## WHAT IS BEING ASKED
Reproduce this listing in full.

--- BEGIN DATA ---

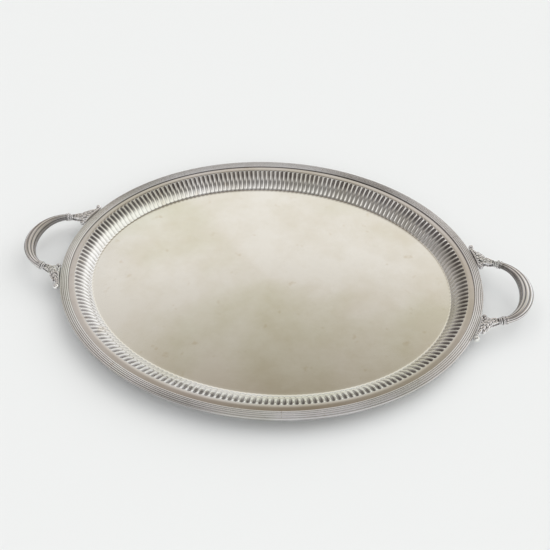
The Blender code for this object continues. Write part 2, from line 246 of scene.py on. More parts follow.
# the other leaves: start and bend on the stem as (share, sideways, height), tip at the foot as
# (along, outset, height), and (half width, thickness, lobes)
ARM_LEAVES = (
    ((0.40, 0.1, 0.9), (0.85, 0.25, 1.2),
     (FOOT_OUTER_ARM - 6.5 * MM, 3.2 * MM, 1.6 * MM), (3.6 * MM, 1.5 * MM, 5)),
    ((0.45, 0.5, 0.7), (0.80, 0.8, 0.8),
     (0.62 * FOOT_OUTER_ARM, 7.4 * MM, 1.0 * MM), (2.3 * MM, 1.2 * MM, 3)),
    ((0.55, 0.0, 0.9), (0.85, 0.0, 1.3),
     (0.3 * FOOT_OUTER_ARM, 1.2 * MM, 2.2 * MM), (2.5 * MM, 1.3 * MM, 3)),
    ((0.45, -0.4, 0.8), (0.85, -0.7, 1.1),
     (-FOOT_INNER_ARM + 3.0 * MM, 3.4 * MM, 1.4 * MM), (2.7 * MM, 1.3 * MM, 3)),
)

# ---- casting, its tarnish and painted shade -------------------------------------------------
TERMINAL_VOXEL = 0.30 * MM
SOFTEN_FACTOR = 0.5
SOFTEN_PASSES = 2
CAVITY_GAIN = 7.0 / MM
# painted shade over the whole casting, so that only its rounded tops stay bright
CAST_PAINTED_SHADE = 0.38
CAVITY_REACH = 6              # passes of averaging that find the hollows
CAVITY_SMOOTHING = 2
THROAT_SHARE = 0.24
# spots of painted shade at the stem's throat and on the inner bead
SHADE_SPOT_STRENGTH = 0.45
THROAT_SHADE_SPOT = (2.0 * MM, 5.5 * MM)      # full strength within the first, none past the second
BEAD_SHADE_SPOT = (2.6 * MM, 4.0 * MM)

# ---- camera ---------------------------------------------------------------------------------
CAMERA_TURN = radians(10.0)
CAMERA_ELEVATION = radians(46.66)
CAMERA_ROLL = radians(-0.63)
CAMERA_DISTANCE = 0.7873
CAMERA_TARGET = Vector((0.0098, -0.0125, 0.0208))
CAMERA_LENS = 42.05
CAMERA_SENSOR = 36.0
CAMERA_NEAR = 0.05

# ---- studio ---------------------------------------------------------------------------------
FLOOR_CORNERS = ((-40.0, -40.0, 0.0), (40.0, -40.0, 0.0), (40.0, 40.0, 0.0), (-40.0, 40.0, 0.0))
PAPER_COLOUR = (0.80, 0.82, 0.825)
PAPER_ROUGHNESS = 0.9
PAPER_SPECULAR = 0.2
# direction towards the light, its spread in degrees, and its strength
SUNS = (
    ("key", (0.72, 0.62, 1.0), 60.0, 1.00),
    ("fill", (0.20, -0.30, 1.0), 120.0, 0.98),
)
# each side of the backdrop: sine of the elevation, and colour
BACKDROP_BACK = (
    (0.00, (0.80, 0.80, 0.78)),
    (0.18, (0.84, 0.84, 0.83)),
    (0.30, (0.86, 0.86, 0.86)),
    (0.40, (0.60, 0.59, 0.59)),
    (0.47, (0.62, 0.61, 0.60)),
    (0.55, (0.92, 0.90, 0.83)),
    (0.70, (0.82, 0.79, 0.73)),
    (0.77, (0.59, 0.555, 0.49)),
    (0.86, (0.32, 0.27, 0.205)),
    (0.93, (0.16, 0.14, 0.12)),
    (0.985, (0.45, 0.44, 0.43)),
    (1.00, (0.70, 0.70, 0.70)),
)
BACKDROP_LEFT = (
    (0.00, (0.62, 0.61, 0.61)),
    (0.12, (0.46, 0.44, 0.44)),
    (0.35, (0.34, 0.32, 0.32)),
    (0.50, (0.34, 0.32, 0.31)),
    (0.62, (0.50, 0.48, 0.46)),
    (0.72, (0.60, 0.57, 0.52)),
    (0.76, (0.60, 0.57, 0.54)),
    (0.80, (1.35, 1.33, 1.35)),
    (0.90, (1.35, 1.33, 1.35)),
    (0.94, (0.30, 0.28, 0.28)),
    (1.00, (0.70, 0.70, 0.70)),
)
BACKDROP_RIGHT = (
    (0.00, (0.95, 0.95, 0.96)),
    (0.30, (1.08, 1.08, 1.08)),
    (0.45, (1.00, 0.99, 0.98)),
    (0.62, (0.84, 0.82, 0.79)),
    (0.75, (0.66, 0.62, 0.57)),
    (0.88, (0.16, 0.14, 0.13)),
    (0.95, (0.16, 0.14, 0.13)),
    (1.00, (0.70, 0.70, 0.70)),
)
BACKDROP_FRONT = (
    (0.00, (0.82, 0.83, 0.84)),
    (0.30, (0.86, 0.86, 0.86)),
    (0.44, (1.05, 1.05, 1.05)),
    (0.50, (1.05, 1.05, 1.05)),
    (0.60, (0.75, 0.74, 0.73)),
    (0.74, (0.22, 0.21, 0.21)),
    (0.86, (0.22, 0.21, 0.21)),
    (0.94, (0.95, 0.95, 0.95)),
    (1.00, (0.80, 0.80, 0.80)),
)
BACKDROP_FRONT_LEFT = (
    (0.00, (0.62, 0.62, 0.62)),
    (0.20, (0.42, 0.41, 0.40)),
    (0.40, (0.26, 0.25, 0.24)),
    (0.70, (0.22, 0.21, 0.20)),
    (0.90, (0.40, 0.39, 0.38)),
    (1.00, (0.80, 0.80, 0.80)),
)
# how far round, along one axis of the direction, one side of the backdrop turns into the next
TURN_TO_LEFT = (-0.28, -0.56)
TURN_TO_RIGHT = (0.30, 0.60)
TURN_TO_FRONT = (0.20, -0.35)
TURN_TO_FRONT_LEFT = (-0.16, -0.46)

# ---- silver ---------------------------------------------------------------------------------
NOISE_ROUGHNESS = 0.6
BLOTCH_RANGE = (0.42, 0.66)
GREEN_SCALE = 0.55            # against the scale of the blotches
GREEN_RANGE = (0.48, 0.62, 0.0, 0.8)
GREEN_TINT = (0.955, 0.985, 0.94)
SPOT_SCALE = 7.0
SPOT_RANGE = (0.66, 0.74, 0.0, 0.55)
SPOT_TINT = (0.86, 0.80, 0.72)
FLANGE_COLOUR = (0.93, 0.90, 0.915)
UNEVEN_SCALE = 26.0
UNEVEN_SHARE = 0.8            # tarnish and painted shade in the recesses where they are thinnest
MID_RANGE = (0.3, 0.7)
WEAR_SCALE = 38.0
WEAR_ROUGHNESS = (0.75, 1.35)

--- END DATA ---

## FINAL RESULT
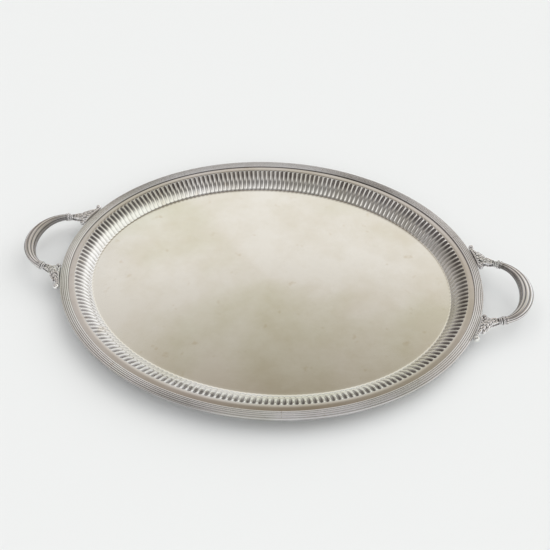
The Blender code for this object continues. Write part 2, from line 246 of scene.py on. More parts follow.
# the other leaves: start and bend on the stem as (share, sideways, height), tip at the foot as
# (along, outset, height), and (half width, thickness, lobes)
ARM_LEAVES = (
    ((0.40, 0.1, 0.9), (0.85, 0.25, 1.2),
     (FOOT_OUTER_ARM - 6.5 * MM, 3.2 * MM, 1.6 * MM), (3.6 * MM, 1.5 * MM, 5)),
    ((0.45, 0.5, 0.7), (0.80, 0.8, 0.8),
     (0.62 * FOOT_OUTER_ARM, 7.4 * MM, 1.0 * MM), (2.3 * MM, 1.2 * MM, 3)),
    ((0.55, 0.0, 0.9), (0.85, 0.0, 1.3),
     (0.3 * FOOT_OUTER_ARM, 1.2 * MM, 2.2 * MM), (2.5 * MM, 1.3 * MM, 3)),
    ((0.45, -0.4, 0.8), (0.85, -0.7, 1.1),
     (-FOOT_INNER_ARM + 3.0 * MM, 3.4 * MM, 1.4 * MM), (2.7 * MM, 1.3 * MM, 3)),
)

# ---- casting, its tarnish and painted shade -------------------------------------------------
TERMINAL_VOXEL = 0.30 * MM
SOFTEN_FACTOR = 0.5
SOFTEN_PASSES = 2
CAVITY_GAIN = 7.0 / MM
# painted shade over the whole casting, so that only its rounded tops stay bright
CAST_PAINTED_SHADE = 0.38
CAVITY_REACH = 6              # passes of averaging that find the hollows
CAVITY_SMOOTHING = 2
THROAT_SHARE = 0.24
# spots of painted shade at the stem's throat and on the inner bead
SHADE_SPOT_STRENGTH = 0.45
THROAT_SHADE_SPOT = (2.0 * MM, 5.5 * MM)      # full strength within the first, none past the second
BEAD_SHADE_SPOT = (2.6 * MM, 4.0 * MM)

# ---- camera ---------------------------------------------------------------------------------
CAMERA_TURN = radians(10.0)
CAMERA_ELEVATION = radians(46.66)
CAMERA_ROLL = radians(-0.63)
CAMERA_DISTANCE = 0.7873
CAMERA_TARGET = Vector((0.0098, -0.0125, 0.0208))
CAMERA_LENS = 42.05
CAMERA_SENSOR = 36.0
CAMERA_NEAR = 0.05

# ---- studio ---------------------------------------------------------------------------------
FLOOR_CORNERS = ((-40.0, -40.0, 0.0), (40.0, -40.0, 0.0), (40.0, 40.0, 0.0), (-40.0, 40.0, 0.0))
PAPER_COLOUR = (0.80, 0.82, 0.825)
PAPER_ROUGHNESS = 0.9
PAPER_SPECULAR = 0.2
# direction towards the light, its spread in degrees, and its strength
SUNS = (
    ("key", (0.72, 0.62, 1.0), 60.0, 1.00),
    ("fill", (0.20, -0.30, 1.0), 120.0, 0.98),
)
# each side of the backdrop: sine of the elevation, and colour
BACKDROP_BACK = (
    (0.00, (0.80, 0.80, 0.78)),
    (0.18, (0.84, 0.84, 0.83)),
    (0.30, (0.86, 0.86, 0.86)),
    (0.40, (0.60, 0.59, 0.59)),
    (0.47, (0.62, 0.61, 0.60)),
    (0.55, (0.92, 0.90, 0.83)),
    (0.70, (0.82, 0.79, 0.73)),
    (0.77, (0.59, 0.555, 0.49)),
    (0.86, (0.32, 0.27, 0.205)),
    (0.93, (0.16, 0.14, 0.12)),
    (0.985, (0.45, 0.44, 0.43)),
    (1.00, (0.70, 0.70, 0.70)),
)
BACKDROP_LEFT = (
    (0.00, (0.62, 0.61, 0.61)),
    (0.12, (0.46, 0.44, 0.44)),
    (0.35, (0.34, 0.32, 0.32)),
    (0.50, (0.34, 0.32, 0.31)),
    (0.62, (0.50, 0.48, 0.46)),
    (0.72, (0.60, 0.57, 0.52)),
    (0.76, (0.60, 0.57, 0.54)),
    (0.80, (1.35, 1.33, 1.35)),
    (0.90, (1.35, 1.33, 1.35)),
    (0.94, (0.30, 0.28, 0.28)),
    (1.00, (0.70, 0.70, 0.70)),
)
BACKDROP_RIGHT = (
    (0.00, (0.95, 0.95, 0.96)),
    (0.30, (1.08, 1.08, 1.08)),
    (0.45, (1.00, 0.99, 0.98)),
    (0.62, (0.84, 0.82, 0.79)),
    (0.75, (0.66, 0.62, 0.57)),
    (0.88, (0.16, 0.14, 0.13)),
    (0.95, (0.16, 0.14, 0.13)),
    (1.00, (0.70, 0.70, 0.70)),
)
BACKDROP_FRONT = (
    (0.00, (0.82, 0.83, 0.84)),
    (0.30, (0.86, 0.86, 0.86)),
    (0.44, (1.05, 1.05, 1.05)),
    (0.50, (1.05, 1.05, 1.05)),
    (0.60, (0.75, 0.74, 0.73)),
    (0.74, (0.22, 0.21, 0.21)),
    (0.86, (0.22, 0.21, 0.21)),
    (0.94, (0.95, 0.95, 0.95)),
    (1.00, (0.80, 0.80, 0.80)),
)
BACKDROP_FRONT_LEFT = (
    (0.00, (0.62, 0.62, 0.62)),
    (0.20, (0.42, 0.41, 0.40)),
    (0.40, (0.26, 0.25, 0.24)),
    (0.70, (0.22, 0.21, 0.20)),
    (0.90, (0.40, 0.39, 0.38)),
    (1.00, (0.80, 0.80, 0.80)),
)
# how far round, along one axis of the direction, one side of the backdrop turns into the next
TURN_TO_LEFT = (-0.28, -0.56)
TURN_TO_RIGHT = (0.30, 0.60)
TURN_TO_FRONT = (0.20, -0.35)
TURN_TO_FRONT_LEFT = (-0.16, -0.46)

# ---- silver ---------------------------------------------------------------------------------
NOISE_ROUGHNESS = 0.6
BLOTCH_RANGE = (0.42, 0.66)
GREEN_SCALE = 0.55            # against the scale of the blotches
GREEN_RANGE = (0.48, 0.62, 0.0, 0.8)
GREEN_TINT = (0.955, 0.985, 0.94)
SPOT_SCALE = 7.0
SPOT_RANGE = (0.66, 0.74, 0.0, 0.55)
SPOT_TINT = (0.86, 0.80, 0.72)
FLANGE_COLOUR = (0.93, 0.90, 0.915)
UNEVEN_SCALE = 26.0
UNEVEN_SHARE = 0.8            # tarnish and painted shade in the recesses where they are thinnest
MID_RANGE = (0.3, 0.7)
WEAR_SCALE = 38.0
WEAR_ROUGHNESS = (0.75, 1.35)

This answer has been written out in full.